───── Data extract ─────

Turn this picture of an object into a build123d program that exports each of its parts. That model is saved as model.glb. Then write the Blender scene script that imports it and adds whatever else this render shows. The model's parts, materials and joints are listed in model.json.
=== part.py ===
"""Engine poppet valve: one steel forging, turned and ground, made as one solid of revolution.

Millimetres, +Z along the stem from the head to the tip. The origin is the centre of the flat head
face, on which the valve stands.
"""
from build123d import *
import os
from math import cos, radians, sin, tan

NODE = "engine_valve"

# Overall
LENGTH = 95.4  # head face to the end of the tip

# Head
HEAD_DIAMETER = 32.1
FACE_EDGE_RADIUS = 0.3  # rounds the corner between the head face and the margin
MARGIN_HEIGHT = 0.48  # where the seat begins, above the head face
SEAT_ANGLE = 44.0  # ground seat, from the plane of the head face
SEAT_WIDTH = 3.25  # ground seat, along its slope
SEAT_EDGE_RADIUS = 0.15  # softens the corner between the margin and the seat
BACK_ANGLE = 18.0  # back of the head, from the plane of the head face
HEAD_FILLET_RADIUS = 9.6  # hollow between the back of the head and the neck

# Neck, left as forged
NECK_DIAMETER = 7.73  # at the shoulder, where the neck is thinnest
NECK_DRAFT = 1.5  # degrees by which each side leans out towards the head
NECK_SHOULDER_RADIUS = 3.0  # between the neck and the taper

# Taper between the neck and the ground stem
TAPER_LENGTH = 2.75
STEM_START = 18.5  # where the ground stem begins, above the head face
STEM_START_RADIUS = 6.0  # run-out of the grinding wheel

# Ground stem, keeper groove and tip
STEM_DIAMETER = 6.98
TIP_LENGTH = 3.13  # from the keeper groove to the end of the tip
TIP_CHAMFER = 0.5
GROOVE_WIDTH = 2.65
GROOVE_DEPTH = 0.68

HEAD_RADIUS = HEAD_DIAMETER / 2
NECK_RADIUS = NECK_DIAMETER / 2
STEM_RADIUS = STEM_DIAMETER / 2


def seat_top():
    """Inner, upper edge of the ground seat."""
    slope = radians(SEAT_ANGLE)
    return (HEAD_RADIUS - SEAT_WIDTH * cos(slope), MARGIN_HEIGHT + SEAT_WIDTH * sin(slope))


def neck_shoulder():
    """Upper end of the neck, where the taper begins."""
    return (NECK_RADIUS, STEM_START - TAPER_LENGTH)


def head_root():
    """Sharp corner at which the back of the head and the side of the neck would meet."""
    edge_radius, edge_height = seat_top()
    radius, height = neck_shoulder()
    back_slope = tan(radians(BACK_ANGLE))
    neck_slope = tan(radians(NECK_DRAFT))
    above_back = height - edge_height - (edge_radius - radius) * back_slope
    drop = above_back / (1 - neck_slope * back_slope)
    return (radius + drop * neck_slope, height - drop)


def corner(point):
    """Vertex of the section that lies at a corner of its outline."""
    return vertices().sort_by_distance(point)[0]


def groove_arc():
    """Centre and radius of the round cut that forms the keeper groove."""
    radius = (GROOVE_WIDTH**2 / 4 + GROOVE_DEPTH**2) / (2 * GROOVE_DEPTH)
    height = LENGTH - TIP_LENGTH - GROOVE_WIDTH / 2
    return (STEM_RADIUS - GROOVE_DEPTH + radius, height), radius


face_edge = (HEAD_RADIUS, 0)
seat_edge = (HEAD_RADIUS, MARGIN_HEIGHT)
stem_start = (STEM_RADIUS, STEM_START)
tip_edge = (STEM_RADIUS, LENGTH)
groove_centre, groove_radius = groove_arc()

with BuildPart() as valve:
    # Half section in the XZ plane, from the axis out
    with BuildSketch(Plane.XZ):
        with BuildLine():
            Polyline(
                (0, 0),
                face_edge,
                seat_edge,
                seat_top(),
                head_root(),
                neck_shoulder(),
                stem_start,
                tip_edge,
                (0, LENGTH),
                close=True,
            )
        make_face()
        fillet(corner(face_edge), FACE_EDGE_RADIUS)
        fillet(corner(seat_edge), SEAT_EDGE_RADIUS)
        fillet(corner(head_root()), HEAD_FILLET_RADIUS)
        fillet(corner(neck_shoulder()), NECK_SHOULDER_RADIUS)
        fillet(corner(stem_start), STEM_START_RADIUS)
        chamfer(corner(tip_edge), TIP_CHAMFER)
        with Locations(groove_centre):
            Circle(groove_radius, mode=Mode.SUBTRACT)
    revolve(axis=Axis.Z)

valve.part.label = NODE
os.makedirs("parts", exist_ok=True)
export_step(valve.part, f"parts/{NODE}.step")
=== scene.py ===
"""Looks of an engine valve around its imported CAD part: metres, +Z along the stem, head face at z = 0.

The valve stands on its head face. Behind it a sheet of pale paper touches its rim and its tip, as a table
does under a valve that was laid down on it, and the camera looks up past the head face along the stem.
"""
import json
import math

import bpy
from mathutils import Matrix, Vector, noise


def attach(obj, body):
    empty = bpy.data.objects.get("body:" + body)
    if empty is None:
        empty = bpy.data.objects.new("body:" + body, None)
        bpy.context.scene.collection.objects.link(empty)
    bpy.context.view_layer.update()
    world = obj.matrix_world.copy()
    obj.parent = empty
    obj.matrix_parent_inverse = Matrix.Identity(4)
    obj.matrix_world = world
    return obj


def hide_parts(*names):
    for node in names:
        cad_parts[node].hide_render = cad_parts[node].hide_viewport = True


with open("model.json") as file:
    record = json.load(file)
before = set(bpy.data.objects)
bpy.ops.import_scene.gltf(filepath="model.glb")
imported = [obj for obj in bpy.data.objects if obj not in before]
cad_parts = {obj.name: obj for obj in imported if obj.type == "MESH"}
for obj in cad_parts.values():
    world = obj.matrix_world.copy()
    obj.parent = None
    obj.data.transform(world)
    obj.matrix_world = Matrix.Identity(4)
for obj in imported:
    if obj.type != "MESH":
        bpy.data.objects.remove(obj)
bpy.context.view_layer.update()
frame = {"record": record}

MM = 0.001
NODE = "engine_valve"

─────

Task description: The lines to extract from the data above begin with the line containing "valve.part.label = NODE" and end with the line containing "for node in". Extract them exactly, including both.

Correct answer:
valve.part.label = NODE
os.makedirs("parts", exist_ok=True)
export_step(valve.part, f"parts/{NODE}.step")
=== scene.py ===
"""Looks of an engine valve around its imported CAD part: metres, +Z along the stem, head face at z = 0.

The valve stands on its head face. Behind it a sheet of pale paper touches its rim and its tip, as a table
does under a valve that was laid down on it, and the camera looks up past the head face along the stem.
"""
import json
import math

import bpy
from mathutils import Matrix, Vector, noise


def attach(obj, body):
    empty = bpy.data.objects.get("body:" + body)
    if empty is None:
        empty = bpy.data.objects.new("body:" + body, None)
        bpy.context.scene.collection.objects.link(empty)
    bpy.context.view_layer.update()
    world = obj.matrix_world.copy()
    obj.parent = empty
    obj.matrix_parent_inverse = Matrix.Identity(4)
    obj.matrix_world = world
    return obj


def hide_parts(*names):
    for node in names:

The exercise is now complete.